His convictions ranged from sample RSPCA charges relating to individual animals, to broad ones of widespread animal neglect or cruelty.

The court heard that Downes had agreed to take on care of Ingst Manor Farm, near Olveston, Bristol, which belongs to Sue Smith, 60 – in return for her allowing him to keep his horses there.

Judge Matthews said: “When the RSPCA arrived at Ingst Manor Farm in March 2015 they were greeted with a total animal welfare disaster.

“Animals were dead, dying and suffering. The farm itself was in a dire state. Immediately visible were two horses that were dead by the gate.

“There were 12 to 18 inches of slurry, concealing dangerous ironworks and the bodies of dead animals.

“Living cattle with no access to food and water were sharing a barn with dead cattle.

“One calf was stood by a dead cow and the impression that those there had was that was its mother.

“On the opposite side of the barn were a flock of sheep – some living, some dead and decaying. Pigs were eating the remains of other animals.

“The conditions were appalling. Clearly any system in place had failed, and judging by the degrees of decay of the dead bodies, this hadn’t been a recent incident.”

And she added: “Hazards weren’t fenced, and the dangers of that could be seen when inspectors found the skeleton of an equine seen with its leg trapped by barbed wire.”

District Judge Matthews has presided over the case that first began two years ago when the RSPCA first visited Ingst Manor Farm, and has spent more than 40 days in court in total.

She said the charges and offences and the state of every animal found on the farm over a period of years was too long to go into.

She imposed imposed eight week prison sentences for many of the charges he had been found guilty of, arranged into four different groups, to be served concurrently.

Smith, 60, who owns and lives at Ingst Manor Farm in Olveston, was convicted of 36 offences at a hearing earlier this month.

She faces a much longer prison sentence after the judge decided her sentencing powers weren’t great enough.

Judge Matthews said her powers of unlimited fines and to send Susan Smith to prison for up to a year would not be great enough, after sitting in a prosecution that has lasted almost two years.

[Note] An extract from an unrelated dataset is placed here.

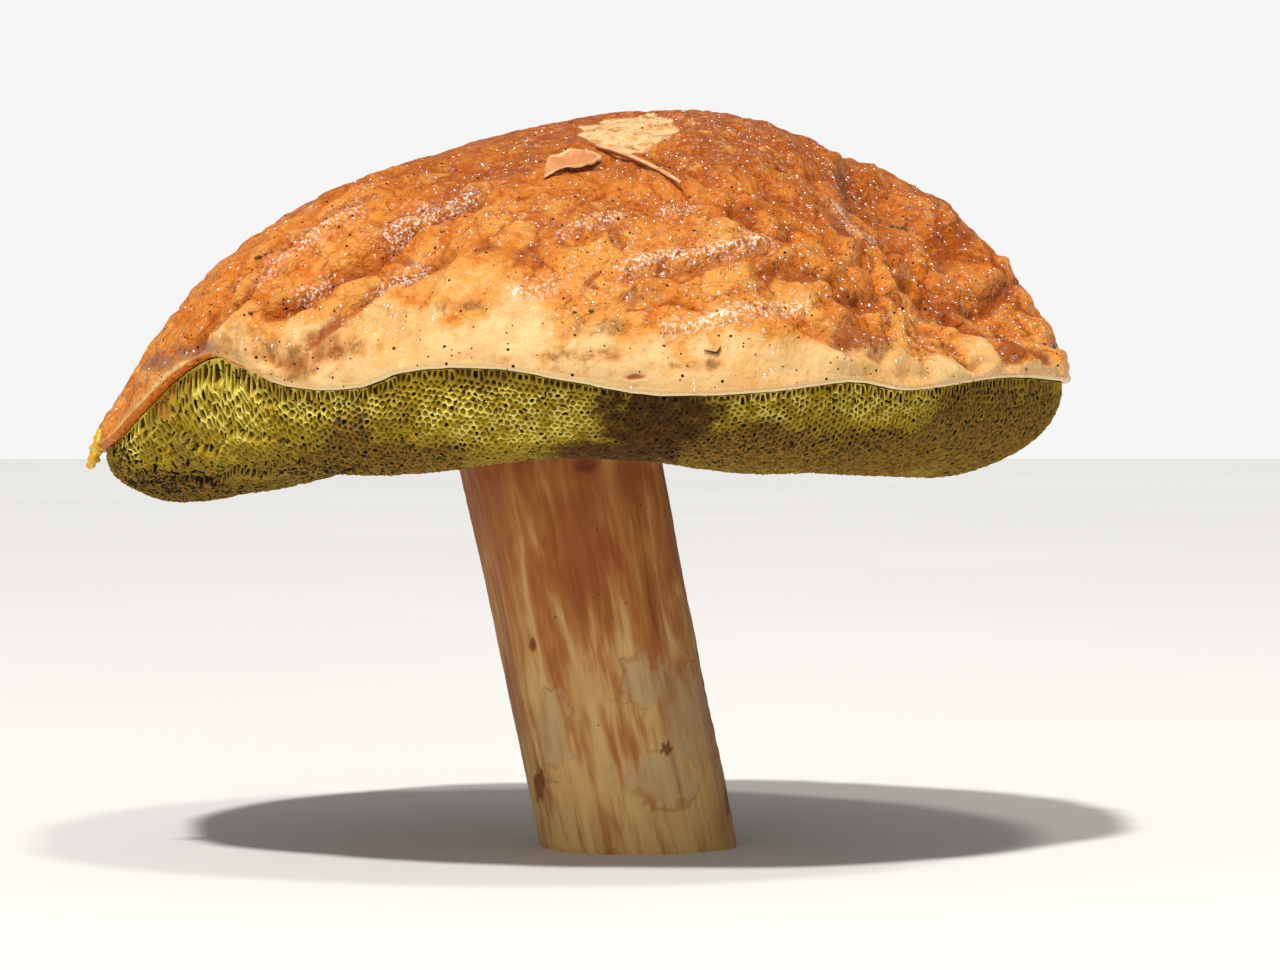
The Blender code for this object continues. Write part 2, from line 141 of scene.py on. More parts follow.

Smith, 60, was convicted earlier this month of 36 different charges relating to the shocking scenes at Ingst Manor Farm over a number of years from 2014 to 2016.

She now faces additional charges relating to further neglect and appalling abuse dating from the autumn of 2017.

And the case is set to take even longer, as it has been adjourned until July 25 for sentencing.

The judge was told the total prosecution cost to the RSPCA and South Gloucestershire Council’s trading standards animal welfare team would be approaching £400,000.

Prosecuting, Hazel Stevens, said much of that cost had come as a result of Sue Smith’s refusal to accept an order to confiscate the survivors of that initial ‘disaster’.

The court was told the RSPCA also had to pay almost £30,000 in experts fees.

And South Gloucestershire Council’s total legal bill and amount paid to dispose of the dead animals amounted to more than £40,000.

The total across both organisations for everything connected with the case amounted to more than £384,000.